(Prompt) Your task is to repeat only the lines from the one with "Part.makeCompound(make()) for make" through the one with "obj.data.transform(world)", exactly as they stand, both ends included.
======== Supplied data ========
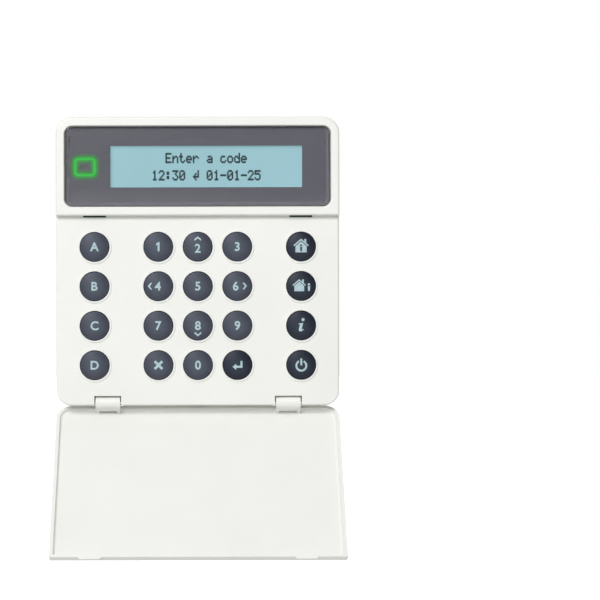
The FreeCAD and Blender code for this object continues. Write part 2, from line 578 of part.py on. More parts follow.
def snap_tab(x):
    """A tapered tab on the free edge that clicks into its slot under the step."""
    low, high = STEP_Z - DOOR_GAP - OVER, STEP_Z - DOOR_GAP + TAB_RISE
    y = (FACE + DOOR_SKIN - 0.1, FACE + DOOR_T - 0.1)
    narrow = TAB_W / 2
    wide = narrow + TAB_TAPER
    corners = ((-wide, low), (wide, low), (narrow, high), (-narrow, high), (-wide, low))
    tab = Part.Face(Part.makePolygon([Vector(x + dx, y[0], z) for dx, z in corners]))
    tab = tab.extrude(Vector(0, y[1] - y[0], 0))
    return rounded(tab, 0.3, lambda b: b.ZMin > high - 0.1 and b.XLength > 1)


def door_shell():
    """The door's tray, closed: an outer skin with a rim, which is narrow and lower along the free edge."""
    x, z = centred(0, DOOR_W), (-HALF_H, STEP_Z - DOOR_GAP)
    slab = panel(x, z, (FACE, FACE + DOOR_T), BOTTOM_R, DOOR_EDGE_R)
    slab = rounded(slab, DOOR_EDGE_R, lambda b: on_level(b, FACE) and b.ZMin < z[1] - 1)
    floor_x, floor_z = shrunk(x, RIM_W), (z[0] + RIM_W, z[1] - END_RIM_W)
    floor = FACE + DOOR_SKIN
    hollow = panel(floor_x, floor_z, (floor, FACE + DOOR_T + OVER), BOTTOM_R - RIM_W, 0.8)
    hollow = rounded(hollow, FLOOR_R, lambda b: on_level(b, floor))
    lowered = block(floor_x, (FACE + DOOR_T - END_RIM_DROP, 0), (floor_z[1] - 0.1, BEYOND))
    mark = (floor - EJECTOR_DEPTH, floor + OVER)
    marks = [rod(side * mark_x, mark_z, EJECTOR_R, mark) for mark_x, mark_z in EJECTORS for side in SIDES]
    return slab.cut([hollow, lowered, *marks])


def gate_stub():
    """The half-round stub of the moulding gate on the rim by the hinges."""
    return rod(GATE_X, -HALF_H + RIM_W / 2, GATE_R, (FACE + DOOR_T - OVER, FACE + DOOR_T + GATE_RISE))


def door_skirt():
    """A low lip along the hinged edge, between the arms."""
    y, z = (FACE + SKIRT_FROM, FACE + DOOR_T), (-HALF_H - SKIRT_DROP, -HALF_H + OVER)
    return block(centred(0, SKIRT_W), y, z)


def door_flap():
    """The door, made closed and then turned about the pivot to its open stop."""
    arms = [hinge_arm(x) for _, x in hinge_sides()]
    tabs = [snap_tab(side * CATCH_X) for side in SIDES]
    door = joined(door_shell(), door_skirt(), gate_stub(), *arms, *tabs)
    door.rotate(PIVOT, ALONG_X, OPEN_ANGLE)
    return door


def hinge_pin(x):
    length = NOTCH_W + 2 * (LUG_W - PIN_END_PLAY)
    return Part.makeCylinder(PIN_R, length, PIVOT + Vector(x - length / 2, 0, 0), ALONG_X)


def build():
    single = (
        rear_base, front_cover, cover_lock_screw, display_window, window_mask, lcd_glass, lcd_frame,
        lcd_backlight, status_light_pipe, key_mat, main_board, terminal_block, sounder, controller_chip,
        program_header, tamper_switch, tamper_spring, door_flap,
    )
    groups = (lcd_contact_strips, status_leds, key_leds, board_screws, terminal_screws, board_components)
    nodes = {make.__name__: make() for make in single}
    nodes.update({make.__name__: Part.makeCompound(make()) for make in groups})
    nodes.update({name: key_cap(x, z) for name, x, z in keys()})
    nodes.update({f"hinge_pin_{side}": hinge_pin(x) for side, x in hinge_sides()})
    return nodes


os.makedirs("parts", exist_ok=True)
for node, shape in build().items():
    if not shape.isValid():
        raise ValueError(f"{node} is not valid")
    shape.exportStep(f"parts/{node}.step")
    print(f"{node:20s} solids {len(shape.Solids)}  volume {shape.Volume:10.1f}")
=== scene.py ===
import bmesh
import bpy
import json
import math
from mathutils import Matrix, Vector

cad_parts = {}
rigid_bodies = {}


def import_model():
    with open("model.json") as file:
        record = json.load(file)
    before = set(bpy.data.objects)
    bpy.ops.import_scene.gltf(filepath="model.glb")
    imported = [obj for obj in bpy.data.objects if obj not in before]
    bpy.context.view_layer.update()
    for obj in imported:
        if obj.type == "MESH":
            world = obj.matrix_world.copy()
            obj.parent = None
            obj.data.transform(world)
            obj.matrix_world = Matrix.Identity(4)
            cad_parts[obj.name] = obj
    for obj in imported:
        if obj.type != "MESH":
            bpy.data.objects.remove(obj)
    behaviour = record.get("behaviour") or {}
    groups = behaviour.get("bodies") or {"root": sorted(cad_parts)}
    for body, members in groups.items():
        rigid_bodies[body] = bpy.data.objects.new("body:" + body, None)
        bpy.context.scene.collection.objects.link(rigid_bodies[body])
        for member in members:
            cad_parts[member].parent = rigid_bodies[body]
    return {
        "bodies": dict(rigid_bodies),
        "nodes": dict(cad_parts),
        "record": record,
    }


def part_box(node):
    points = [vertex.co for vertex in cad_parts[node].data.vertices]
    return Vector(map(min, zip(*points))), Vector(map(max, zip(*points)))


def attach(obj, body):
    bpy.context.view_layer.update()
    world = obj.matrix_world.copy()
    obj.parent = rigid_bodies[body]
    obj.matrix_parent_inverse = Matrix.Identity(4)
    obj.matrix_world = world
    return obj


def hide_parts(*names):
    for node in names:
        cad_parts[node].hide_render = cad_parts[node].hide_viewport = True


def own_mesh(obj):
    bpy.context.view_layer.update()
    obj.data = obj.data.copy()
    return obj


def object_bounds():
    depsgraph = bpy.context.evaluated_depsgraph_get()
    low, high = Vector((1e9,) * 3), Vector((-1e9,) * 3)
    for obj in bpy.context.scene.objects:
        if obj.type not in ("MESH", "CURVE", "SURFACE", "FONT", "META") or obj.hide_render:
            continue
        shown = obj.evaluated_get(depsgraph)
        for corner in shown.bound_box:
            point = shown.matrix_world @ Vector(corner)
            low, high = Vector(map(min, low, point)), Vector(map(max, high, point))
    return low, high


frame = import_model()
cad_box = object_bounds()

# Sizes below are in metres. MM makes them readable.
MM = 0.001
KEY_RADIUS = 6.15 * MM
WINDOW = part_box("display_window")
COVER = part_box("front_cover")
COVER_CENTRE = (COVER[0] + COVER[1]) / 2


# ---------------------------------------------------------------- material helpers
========
(Answer to this exercise)
    nodes.update({make.__name__: Part.makeCompound(make()) for make in groups})
    nodes.update({name: key_cap(x, z) for name, x, z in keys()})
    nodes.update({f"hinge_pin_{side}": hinge_pin(x) for side, x in hinge_sides()})
    return nodes


os.makedirs("parts", exist_ok=True)
for node, shape in build().items():
    if not shape.isValid():
        raise ValueError(f"{node} is not valid")
    shape.exportStep(f"parts/{node}.step")
    print(f"{node:20s} solids {len(shape.Solids)}  volume {shape.Volume:10.1f}")
=== scene.py ===
import bmesh
import bpy
import json
import math
from mathutils import Matrix, Vector

cad_parts = {}
rigid_bodies = {}


def import_model():
    with open("model.json") as file:
        record = json.load(file)
    before = set(bpy.data.objects)
    bpy.ops.import_scene.gltf(filepath="model.glb")
    imported = [obj for obj in bpy.data.objects if obj not in before]
    bpy.context.view_layer.update()
    for obj in imported:
        if obj.type == "MESH":
            world = obj.matrix_world.copy()
            obj.parent = None
            obj.data.transform(world)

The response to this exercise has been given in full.